Computer Languages: Students Need to Speak Them
Technology has changed our lives and society in innumerable ways. Computers and the software that makes them work are the common denominators of a global world. America has given birth to and enjoyed the economic benefits of the personal-computer revolution, and so it stands to reason that its schools would be in the forefront of computer-science education. Regrettably and inexplicably, this is not the case. While there is a common feeling among educators and parents that understanding how to use computers is essential, there is widespread ambivalence about the need to teach students computer languages. Educators believe that by introducing computer methods into instruction, we will leave students unskilled in the basics.
In art class, kids learn fun and engaging skills at the beginning, working their way to advanced techniques as their skills and interests deepen. In math class, students are drilled in mind-numbing methods for calculating numeric values by hand, for years before they learn how to solve algebraic problems. Forcing kids to learn long multiplication and division as a prerequisite to algebraic problem-solving is like teaching art students to mix paint before they are allowed to draw pictures.
In math class, students plug away at the same old arithmetic chores, despite the fact that the calculator was invented half a century ago and is in constant use by everyone (including the students themselves) in the form of a cellphone. Bulldozers are used to dig holes hundreds of times faster than workers with shovels; our kids are standing right next to a math bulldozer eager to fire it up and get to work. Our educational system hands them a shovel and tells them to dig holes the old-fashioned way. I believe that it is time to re-examine what we mean by the basics of math.

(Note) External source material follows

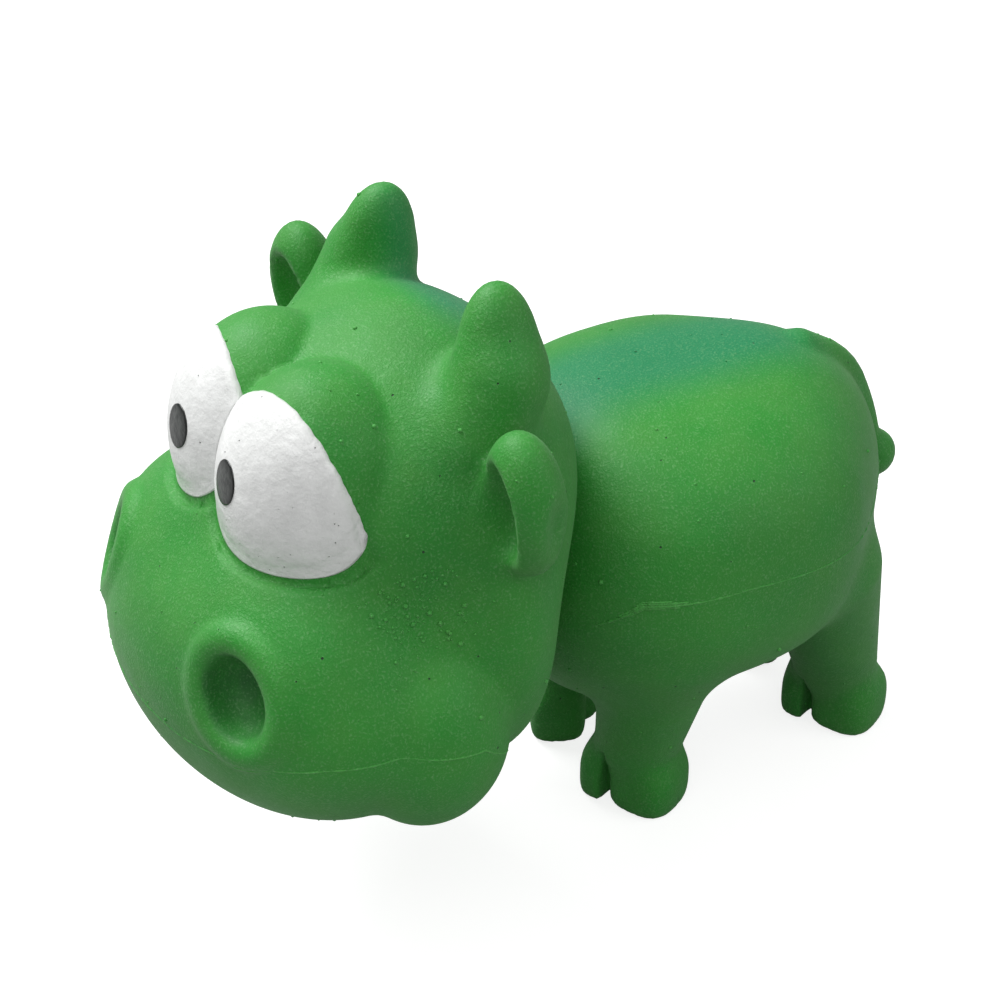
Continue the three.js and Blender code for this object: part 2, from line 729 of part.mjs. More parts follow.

"Like many other skills that were once considered basic but are no longer taught in school, paper-and-pencil machinations are a thing of the past in the real world."
Innovative schools now use computers to drill students on hand calculation, calling it "computer-based learning." Ironically, students practice their hand calculations using a computer that can work flawlessly billions of times faster than they can. The software that controls the computers is never discussed, and students are never told how they might use the computer to avoid hand calculations and explore the more interesting parts of mathematics. The basics of math are when to add, subtract, multiply, and divide, not how.
Like many other skills that were once considered basic but are no longer taught in school, paper-and-pencil machinations are a thing of the past in the real world. There is no demand for "flesh-and-blood computers," but our schools are churning out highly trained human calculators by the millions. At the same time, the modern workplace demands workers fluent in computer languages, but computer science is not taught routinely in our schools. And when it is, it is only as an advanced topic. First, spend years learning how to compute by hand, then forget all about that and learn how to use a computer to do real work.
Instead, we should teach computer languages early on. Computer languages allow students to transform ideas into action. Here is a simple rule that a math teacher might describe to her students:
If the number is greater than 9, carry the 10's place; otherwise add the number to the bottom row.
The students might transcribe this rule into a computer language in the following way:
if (number > 9)
carry += number / 10;
else
bottom += number;
The computer-language version is succinct, but as you can see, it is much like English boiled down to its bare essence. Writing a rule in a computer language is the same thing as writing an essay about how the rule should be carried out in every detail. Once written this way, the rule can be executed on any computer and made available on the Internet. Sergey Brin and Larry Page did just that, and the result was Google, an example of the type of company that will dominate the 21st-century economy and employ the next generation of graduates.
The human-as-calculating-machine era is over, now that computers have freed us from this toil. The technique continues to be taught in school because we fear that unless students calculate the numbers by hand, they will not understand their meaning. Nothing could be further from the truth. No conceptual enlightenment is gained by repeating calculations for a series of throwaway textbook examples. Forcing students to carry out hand computations not only obscures the original mathematical concepts, but distances the students from the beauty of mathematics. Worst of all, students will never use these manual techniques outside the classroom.
Educators see problem-solving as a performance art, learned and practiced for presentation by the student on a standardized test. We are training a group of minstrels to memorize music they hear and play it back by heart, never learning how to read or write the notes. What our society needs are literate composers writing and agonizing over the score and leaving their work for the world to enjoy and augment. It is imperative that we reassess our negative attitude toward the same technology that we nurture in our high-tech industries. Teaching students a computer language is in no way skipping the basics. It is the new basics for the 21st century.